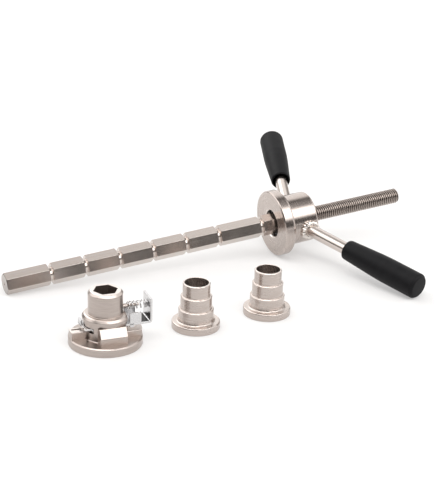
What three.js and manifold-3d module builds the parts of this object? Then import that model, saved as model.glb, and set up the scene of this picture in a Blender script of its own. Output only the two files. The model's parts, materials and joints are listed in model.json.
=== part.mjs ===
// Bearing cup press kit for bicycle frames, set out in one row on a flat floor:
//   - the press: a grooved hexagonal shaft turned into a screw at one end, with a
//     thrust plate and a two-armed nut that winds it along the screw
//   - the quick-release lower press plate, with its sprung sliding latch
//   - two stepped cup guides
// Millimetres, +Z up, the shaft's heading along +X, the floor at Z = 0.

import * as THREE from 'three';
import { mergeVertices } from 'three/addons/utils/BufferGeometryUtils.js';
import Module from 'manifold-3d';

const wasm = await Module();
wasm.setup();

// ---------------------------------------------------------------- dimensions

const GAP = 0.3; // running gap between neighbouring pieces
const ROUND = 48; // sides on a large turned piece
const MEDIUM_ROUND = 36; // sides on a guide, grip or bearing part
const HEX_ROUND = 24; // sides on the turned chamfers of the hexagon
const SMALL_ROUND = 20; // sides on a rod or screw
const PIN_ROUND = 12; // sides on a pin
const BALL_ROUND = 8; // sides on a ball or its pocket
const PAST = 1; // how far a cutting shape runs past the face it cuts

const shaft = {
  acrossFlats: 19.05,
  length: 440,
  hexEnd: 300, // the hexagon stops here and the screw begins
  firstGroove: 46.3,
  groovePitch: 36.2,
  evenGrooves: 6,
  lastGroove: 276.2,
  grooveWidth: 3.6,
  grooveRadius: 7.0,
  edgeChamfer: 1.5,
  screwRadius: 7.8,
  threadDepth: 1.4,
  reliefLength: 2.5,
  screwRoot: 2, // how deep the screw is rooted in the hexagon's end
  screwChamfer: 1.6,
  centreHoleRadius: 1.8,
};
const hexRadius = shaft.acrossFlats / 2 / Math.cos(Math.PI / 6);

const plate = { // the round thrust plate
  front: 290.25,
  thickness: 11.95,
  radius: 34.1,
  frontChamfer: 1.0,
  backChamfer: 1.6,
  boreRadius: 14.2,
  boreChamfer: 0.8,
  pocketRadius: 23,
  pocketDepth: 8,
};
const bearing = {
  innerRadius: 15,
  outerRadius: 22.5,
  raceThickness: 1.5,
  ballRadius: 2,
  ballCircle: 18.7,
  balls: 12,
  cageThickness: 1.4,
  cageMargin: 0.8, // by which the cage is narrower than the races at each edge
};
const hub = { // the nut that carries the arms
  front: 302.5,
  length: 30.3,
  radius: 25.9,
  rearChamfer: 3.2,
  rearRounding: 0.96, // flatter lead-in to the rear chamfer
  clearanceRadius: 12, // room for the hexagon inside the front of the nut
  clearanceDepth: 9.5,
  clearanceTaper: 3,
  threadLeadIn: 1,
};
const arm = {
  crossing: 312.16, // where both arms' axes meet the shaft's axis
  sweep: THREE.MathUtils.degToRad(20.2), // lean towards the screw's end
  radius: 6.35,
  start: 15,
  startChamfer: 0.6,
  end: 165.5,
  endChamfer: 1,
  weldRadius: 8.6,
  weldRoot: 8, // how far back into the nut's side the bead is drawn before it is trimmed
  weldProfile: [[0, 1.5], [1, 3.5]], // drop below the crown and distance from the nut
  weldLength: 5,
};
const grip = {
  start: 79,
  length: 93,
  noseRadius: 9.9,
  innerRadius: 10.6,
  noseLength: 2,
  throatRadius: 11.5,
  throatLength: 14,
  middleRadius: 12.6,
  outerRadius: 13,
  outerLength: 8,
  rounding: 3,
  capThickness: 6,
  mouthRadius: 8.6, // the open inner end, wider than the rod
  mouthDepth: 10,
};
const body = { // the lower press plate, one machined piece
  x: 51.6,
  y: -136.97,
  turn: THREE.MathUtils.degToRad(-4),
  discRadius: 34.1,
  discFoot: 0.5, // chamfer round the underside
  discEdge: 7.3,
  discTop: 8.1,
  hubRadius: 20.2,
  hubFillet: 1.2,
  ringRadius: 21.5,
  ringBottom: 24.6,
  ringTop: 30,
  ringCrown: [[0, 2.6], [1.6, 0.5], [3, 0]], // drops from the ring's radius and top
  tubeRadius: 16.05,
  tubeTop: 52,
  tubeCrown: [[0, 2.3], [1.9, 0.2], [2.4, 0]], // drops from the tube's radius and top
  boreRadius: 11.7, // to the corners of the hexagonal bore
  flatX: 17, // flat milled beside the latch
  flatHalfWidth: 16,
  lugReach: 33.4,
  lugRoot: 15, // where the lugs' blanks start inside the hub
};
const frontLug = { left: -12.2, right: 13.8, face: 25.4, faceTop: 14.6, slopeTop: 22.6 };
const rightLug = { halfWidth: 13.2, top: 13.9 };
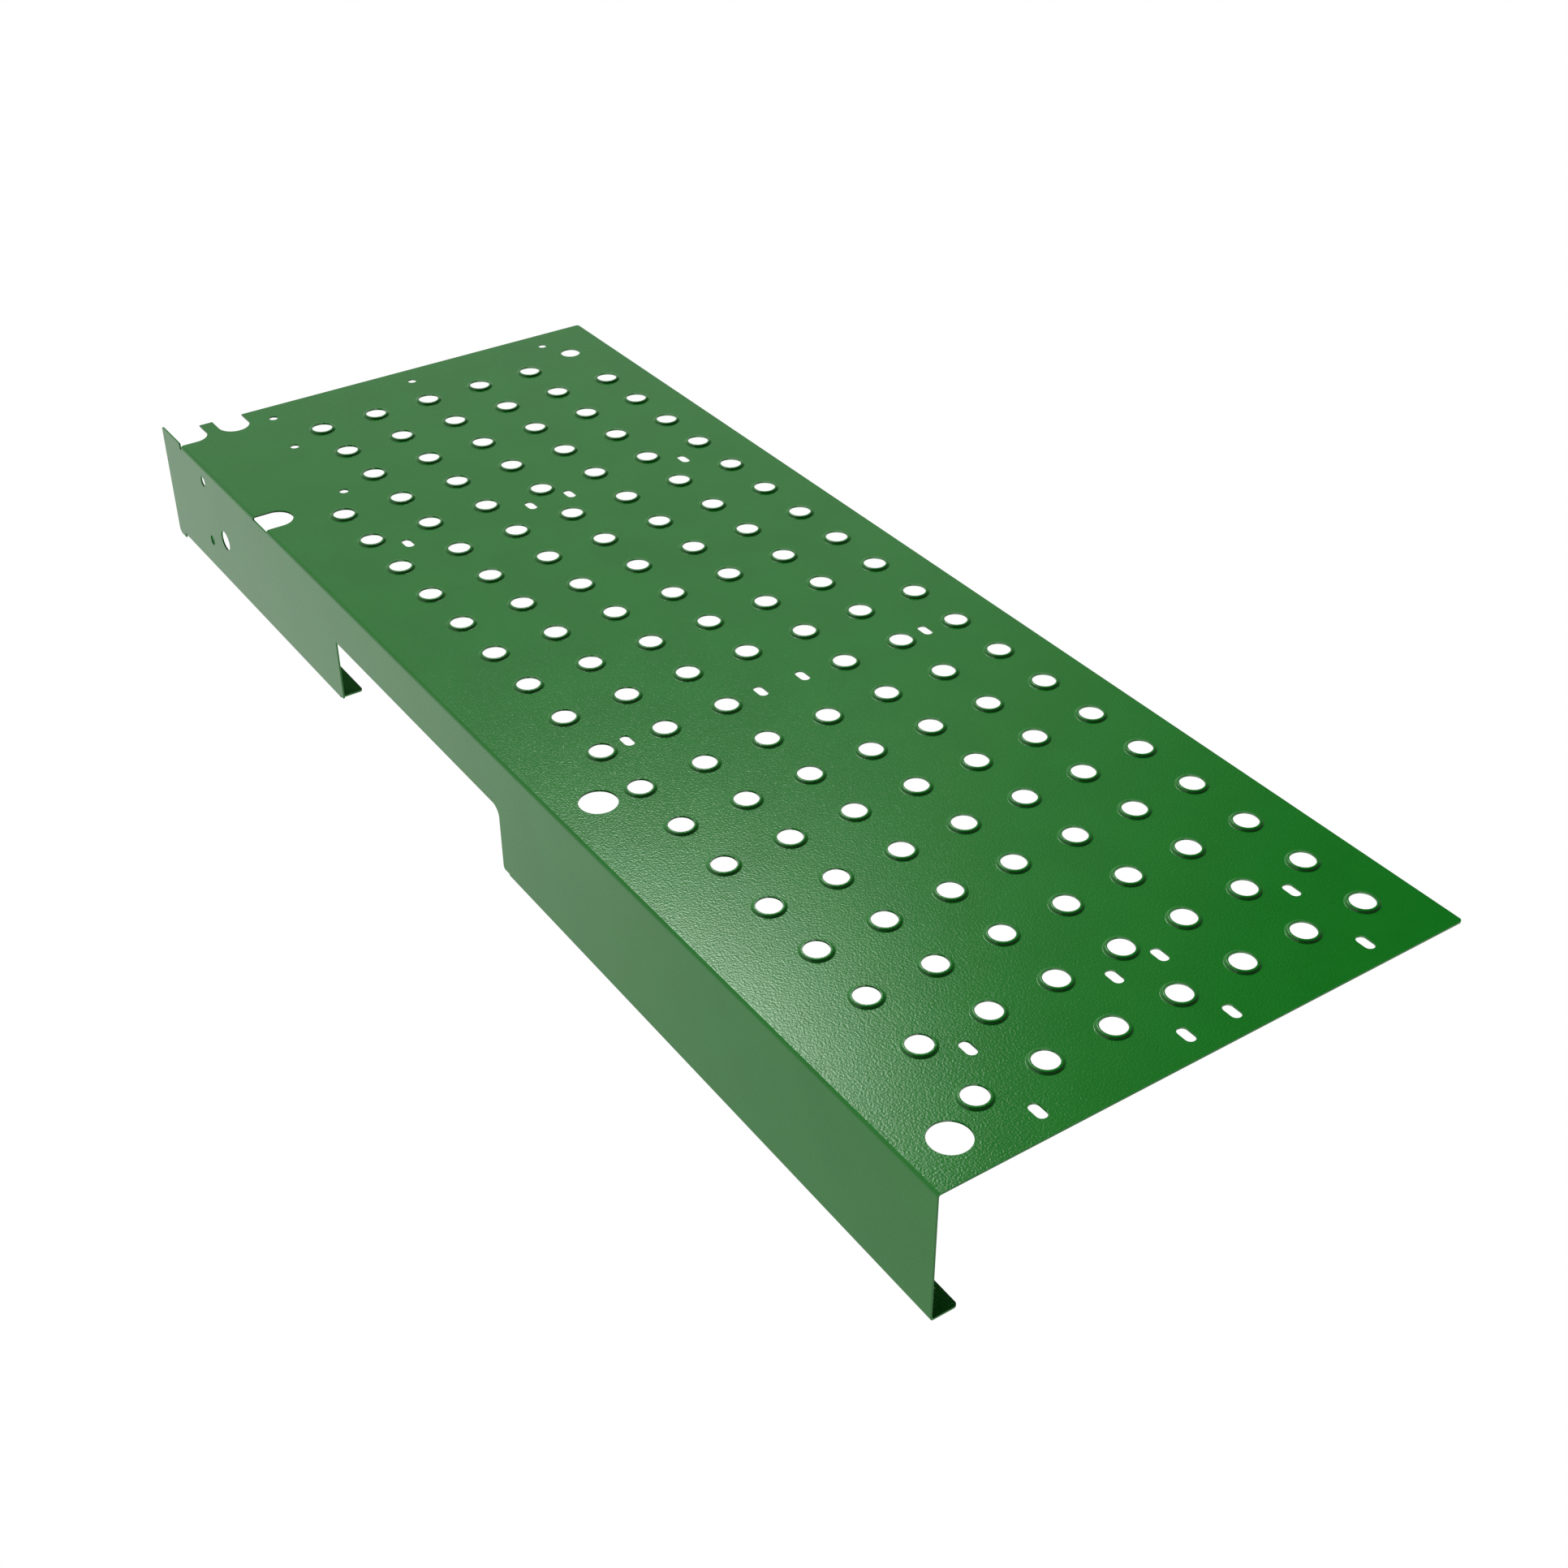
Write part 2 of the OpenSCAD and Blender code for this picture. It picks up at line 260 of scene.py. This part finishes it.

--------------------------------

• REQUIRED WORK
Repeat the lines from the first one in the records through the line containing "wasm.setup();", exactly as written, and nothing else.

• RIGHT ANSWER
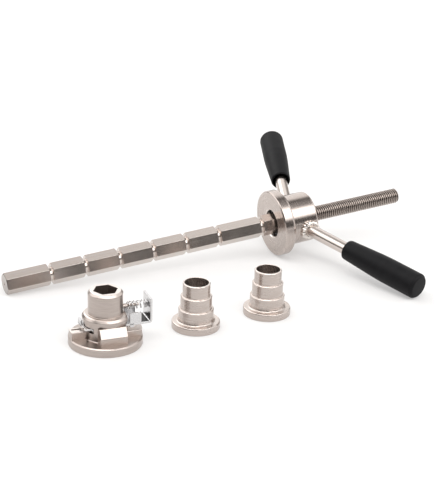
What three.js and manifold-3d module builds the parts of this object? Then import that model, saved as model.glb, and set up the scene of this picture in a Blender script of its own. Output only the two files. The model's parts, materials and joints are listed in model.json.
=== part.mjs ===
// Bearing cup press kit for bicycle frames, set out in one row on a flat floor:
//   - the press: a grooved hexagonal shaft turned into a screw at one end, with a
//     thrust plate and a two-armed nut that winds it along the screw
//   - the quick-release lower press plate, with its sprung sliding latch
//   - two stepped cup guides
// Millimetres, +Z up, the shaft's heading along +X, the floor at Z = 0.

import * as THREE from 'three';
import { mergeVertices } from 'three/addons/utils/BufferGeometryUtils.js';
import Module from 'manifold-3d';

const wasm = await Module();
wasm.setup();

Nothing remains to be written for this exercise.